— Послушай, Даниелла, — сказал я, — спой ему какую-нибудь народную песню. В песне выражается вся душа твоя, она одна, со всем, что дала тебе природа, с тем характером и оттенками, которым никто не мог научить тебя, которых никто в этом смысле не передаст лучше тебя. Вспомни, что ты пела раз вечером, в вилле Таверна.
— Да, да! — воскликнула она. — Ах, мне будет очень приятно пропеть это!
Она спела один или два куплета, но, недовольная собой и находя, что ей недостает пыла и увлечения, схватила тамбурелло и, как бы одушевляясь настойчивыми призывными звуками этого дикого бубна, голос ее стал живее и сильнее. Однако она все еще с досадой качала головой.
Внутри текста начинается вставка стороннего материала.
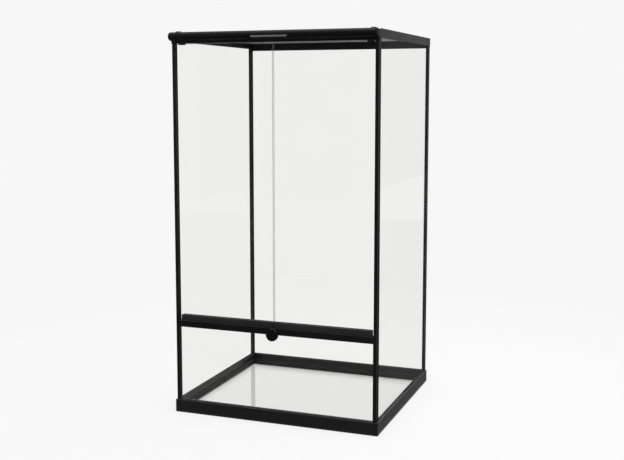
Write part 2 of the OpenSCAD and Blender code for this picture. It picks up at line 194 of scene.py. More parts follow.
class FinishSettings(bpy.types.PropertyGroup):
    """Colours of the finishes, as linear values."""

    metal: colour_setting(
        "Coated metal", "Powder coat on the metal lengths", (0.0058, 0.0058, 0.0061)
    )
    base: colour_setting("Base plastic", "Moulded base frame", (0.0052, 0.0052, 0.0055))
    strip: colour_setting("Strip plastic", "Door strips and keepers", (0.014, 0.014, 0.014))
    cap: colour_setting("Small plastic", "Bar, knob, clamps and blocks", (0.0036, 0.0036, 0.0038))
    glass: colour_setting(
        "Glass", "What each face of a wall or door pane lets through", (0.984, 0.985, 0.981)
    )
    # The floor pane lets through less than the wall panes: partly the glass's tint, partly painted
    # shade of the ground under the enclosure.
    floor_glass: colour_setting(
        "Floor glass", "What each face of the floor pane lets through", (0.952, 0.954, 0.947)
    )
    wall_shine: share_setting(
        "Wall shine", "Share of plain glass's mirror image that the wall and door panes show", 0.12
    )
    floor_shine: share_setting(
        "Floor shine", "Share of plain glass's mirror image that the floor pane shows", 1.0
    )
    glass_edge: colour_setting("Glass edge", "Ground edges of the panes", (0.10, 0.11, 0.106))
    edge_cover: share_setting(
        "Edge cover", "How much a ground edge hides what is behind it", 0.55, least=0.05
    )
    sealant: colour_setting("Sealant", "Black sealant beads", (0.006, 0.006, 0.006))
    steel: colour_setting("Steel", "Pins, shaft, cam plate and nut", (0.50, 0.50, 0.52))
    plate: colour_setting("Bar plate", "Thin plate on the bar", (0.17, 0.17, 0.173))
    screen: colour_setting("Screen wire", "Wire of the lid's screen", (0.38, 0.38, 0.385))


class StageSettings(bpy.types.PropertyGroup):
    """Floor, light and camera."""

    floor_half: length_setting("Floor", "Half the width of the floor", 14.0)
    floor_colour: colour_setting("Floor colour", "Pale floor", (0.93, 0.93, 0.93))
    floor_clean: share_setting(
        "Clean floor", "How far the floor near the object shows as plain background", 0.8
    )
    background: share_setting("Background", "Level of the plain background", 0.93)
    ambient: number_setting("Ambient", "Level of the soft light from all round", 0.62, min=0.0)
    top_power: number_setting("Top light", "Power of the overhead softbox in watts", 70.0)
    side_power: number_setting("Side light", "Power of the right softbox in watts", 45.0)
    lens: number_setting("Lens", "Focal length in millimetres", 56.7, min=10.0)
    camera_place: FloatVectorProperty(
        name="Camera place", description="Where the camera stands",
        default=(0.843, -2.231, 0.757), subtype="TRANSLATION",
    )
    camera_pitch: number_setting(
        "Camera pitch", "How far the camera looks down, in degrees", 6.6
    )
    camera_yaw: number_setting(
        "Camera yaw", "How far the camera looks to the left, in degrees", 20.36
    )
    camera_shift: number_setting(
        "Camera shift", "Vertical lens shift, as a share of the frame", -0.04
    )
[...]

— Что с ней? — сказал Брюмьер. — Она того и гляди подожжет замок!
— Нет, нет, я не в голосе и не в духе, — сказала она. — Это не поется, а пляшется!
И, устремившись на середину, она перепрыгнула через доски и стружки, которые еще наполняли часть комнаты, и принялась в одно и то же время плясать, петь и тамбуринировать, с тем самым исступлением, которое уже приводило меня в трепет любви и ревности.
Я надеялся, что Брюмьер не заразится этим восторгом; к тому же я боялся провиниться в эгоизме, помешав этому воздушному созданию хоть на минуту расправить свои крылья. Но Брюмьер так же впечатлителен, как и пылок в своих изъявлениях: он восклицал от удивления и так далеко зашел в припадке артистического энтузиазма, что я не на шутку рассердился. Я вырвал тамбурин из рук Даниеллы и почти на руках притащил ее к фортепиано, невольно ворча на нее.
— Зачем же вы мешаете ей покрасоваться? — говорил Брюмьер. — Вы просто варвар, педант! Дайте ей показать себя… Ну, еще, еще!
Чтобы как-нибудь объяснить свою досаду, я сказал, что пляска с пением портит голос.
— Ты думаешь? — спросила Даниелла, нимало не запыхавшись и облокачиваясь на фортепиано, с видом серьезным и задумчивым.
— Нет, — отвечал я ей шепотом, — но я говорил тебе, что если ты любишь меня, то ни для кого, кроме меня, не будешь танцевать.
— Однако, любезный друг, — сказал Брюмьер, как будто угадывая мою мысль; — вы напрасно хотите скрыть от всех такие способности! У синьоры Даниеллы сто тысяч франков доходу в горлышке, в ножках, в сердце, в глазах, в лице. Да вы видно не промах, что узнали и поймали налету сильфиду, которая прикинулась крестьяночкой. Сколько грации, силы, сколько очарования в одном существе! Это уж чересчур! Меньше, чем через год это будет такое чудо, что это превзойдет все чудеса наших театров! Музыка и танцы в равном совершенстве…
Даниелла быстро прервала его. Она заметила, что эти похвалы в упор терзали мои нервы, и хотела показать мне, что они не вскружили ей головы.